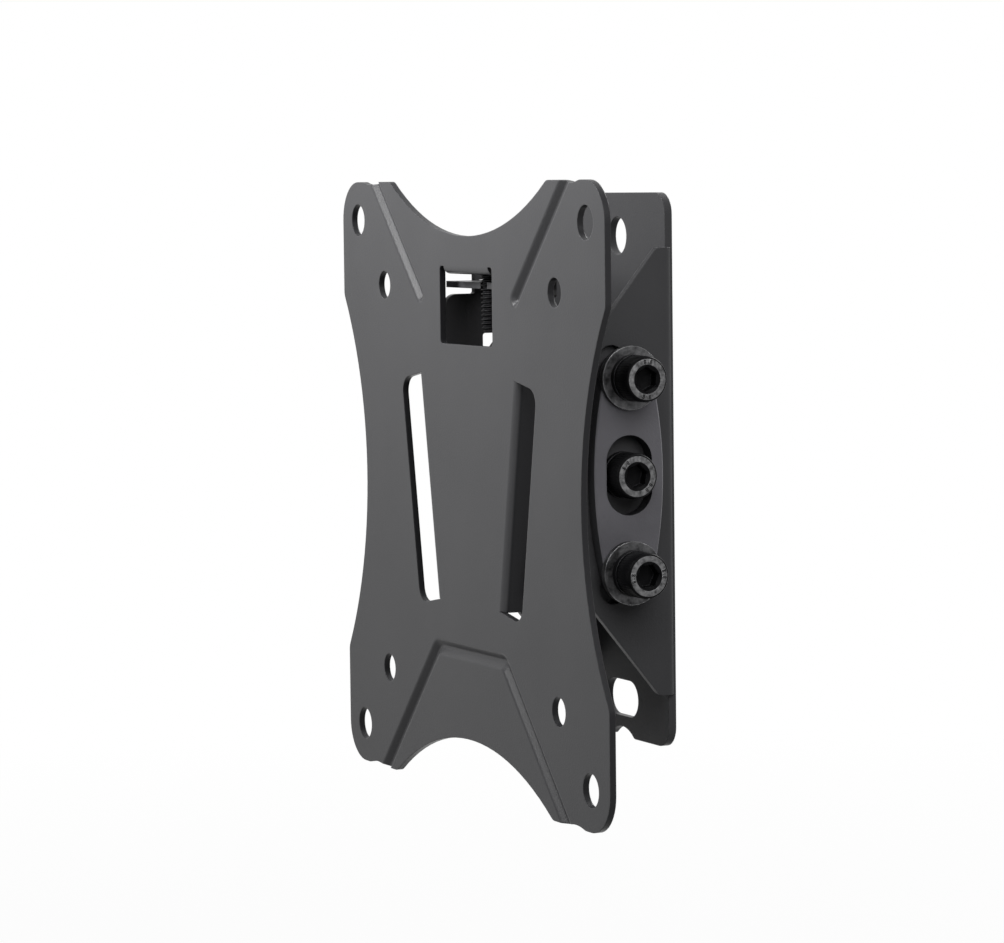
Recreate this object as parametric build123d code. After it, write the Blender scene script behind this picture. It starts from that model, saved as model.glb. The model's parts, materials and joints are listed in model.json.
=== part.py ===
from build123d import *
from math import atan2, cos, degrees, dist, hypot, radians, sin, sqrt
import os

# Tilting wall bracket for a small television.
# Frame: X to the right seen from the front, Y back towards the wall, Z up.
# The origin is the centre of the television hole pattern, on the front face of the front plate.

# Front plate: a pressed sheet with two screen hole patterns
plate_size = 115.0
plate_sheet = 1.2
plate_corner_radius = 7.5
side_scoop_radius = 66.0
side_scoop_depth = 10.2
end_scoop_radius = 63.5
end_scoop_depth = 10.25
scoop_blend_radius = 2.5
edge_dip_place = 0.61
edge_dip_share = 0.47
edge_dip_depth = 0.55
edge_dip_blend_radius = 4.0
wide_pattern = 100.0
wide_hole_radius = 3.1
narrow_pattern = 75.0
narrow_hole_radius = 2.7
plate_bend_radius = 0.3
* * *
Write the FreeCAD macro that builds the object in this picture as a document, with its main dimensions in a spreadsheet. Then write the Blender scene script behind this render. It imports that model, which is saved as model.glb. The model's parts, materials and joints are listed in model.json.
==
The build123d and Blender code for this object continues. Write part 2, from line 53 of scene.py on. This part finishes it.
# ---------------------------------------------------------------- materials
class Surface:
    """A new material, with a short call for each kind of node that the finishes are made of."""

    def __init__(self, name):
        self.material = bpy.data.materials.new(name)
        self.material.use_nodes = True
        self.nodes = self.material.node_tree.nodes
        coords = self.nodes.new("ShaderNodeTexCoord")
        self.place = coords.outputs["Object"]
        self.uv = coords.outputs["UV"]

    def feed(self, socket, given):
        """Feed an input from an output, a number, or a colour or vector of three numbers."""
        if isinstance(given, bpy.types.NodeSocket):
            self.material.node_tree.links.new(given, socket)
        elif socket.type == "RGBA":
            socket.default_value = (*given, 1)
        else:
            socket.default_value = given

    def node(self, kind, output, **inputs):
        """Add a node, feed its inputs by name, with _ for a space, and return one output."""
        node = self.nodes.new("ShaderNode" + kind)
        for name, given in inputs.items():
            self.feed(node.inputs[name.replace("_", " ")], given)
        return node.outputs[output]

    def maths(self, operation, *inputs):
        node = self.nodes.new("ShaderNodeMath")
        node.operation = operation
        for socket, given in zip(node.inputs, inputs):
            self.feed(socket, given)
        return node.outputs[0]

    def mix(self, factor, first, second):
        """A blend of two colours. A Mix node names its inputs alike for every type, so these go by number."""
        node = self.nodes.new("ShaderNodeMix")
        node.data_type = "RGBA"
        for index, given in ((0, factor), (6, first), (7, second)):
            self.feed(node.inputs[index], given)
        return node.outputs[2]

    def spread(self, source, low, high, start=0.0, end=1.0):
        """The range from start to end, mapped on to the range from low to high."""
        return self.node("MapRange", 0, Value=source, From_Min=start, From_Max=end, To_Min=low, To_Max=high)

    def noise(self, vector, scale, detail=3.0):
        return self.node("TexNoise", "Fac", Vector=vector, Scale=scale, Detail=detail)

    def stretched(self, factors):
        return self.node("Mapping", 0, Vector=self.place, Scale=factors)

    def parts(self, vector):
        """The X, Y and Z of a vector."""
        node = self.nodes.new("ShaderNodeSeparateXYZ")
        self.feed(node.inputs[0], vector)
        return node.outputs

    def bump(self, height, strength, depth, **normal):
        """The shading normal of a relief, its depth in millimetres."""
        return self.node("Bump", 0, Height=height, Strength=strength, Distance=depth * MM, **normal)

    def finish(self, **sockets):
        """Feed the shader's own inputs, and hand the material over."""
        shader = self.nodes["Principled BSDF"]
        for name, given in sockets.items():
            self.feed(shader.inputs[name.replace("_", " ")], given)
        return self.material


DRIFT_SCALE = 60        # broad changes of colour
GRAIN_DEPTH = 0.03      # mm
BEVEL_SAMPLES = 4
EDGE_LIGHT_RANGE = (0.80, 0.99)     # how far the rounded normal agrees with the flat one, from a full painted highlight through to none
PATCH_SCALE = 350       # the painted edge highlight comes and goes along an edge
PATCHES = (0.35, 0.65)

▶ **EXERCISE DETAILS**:
In the listing above, find the line with "Recreate this object" and the line with "plate_bend_radius = 0.3". Output those two lines and every line between them, exactly as written.

▶ **EXERCISE RESPONSE**:
Recreate this object as parametric build123d code. After it, write the Blender scene script behind this picture. It starts from that model, saved as model.glb. The model's parts, materials and joints are listed in model.json.
=== part.py ===
from build123d import *
from math import atan2, cos, degrees, dist, hypot, radians, sin, sqrt
import os

# Tilting wall bracket for a small television.
# Frame: X to the right seen from the front, Y back towards the wall, Z up.
# The origin is the centre of the television hole pattern, on the front face of the front plate.

# Front plate: a pressed sheet with two screen hole patterns
plate_size = 115.0
plate_sheet = 1.2
plate_corner_radius = 7.5
side_scoop_radius = 66.0
side_scoop_depth = 10.2
end_scoop_radius = 63.5
end_scoop_depth = 10.25
scoop_blend_radius = 2.5
edge_dip_place = 0.61
edge_dip_share = 0.47
edge_dip_depth = 0.55
edge_dip_blend_radius = 4.0
wide_pattern = 100.0
wide_hole_radius = 3.1
narrow_pattern = 75.0
narrow_hole_radius = 2.7
plate_bend_radius = 0.3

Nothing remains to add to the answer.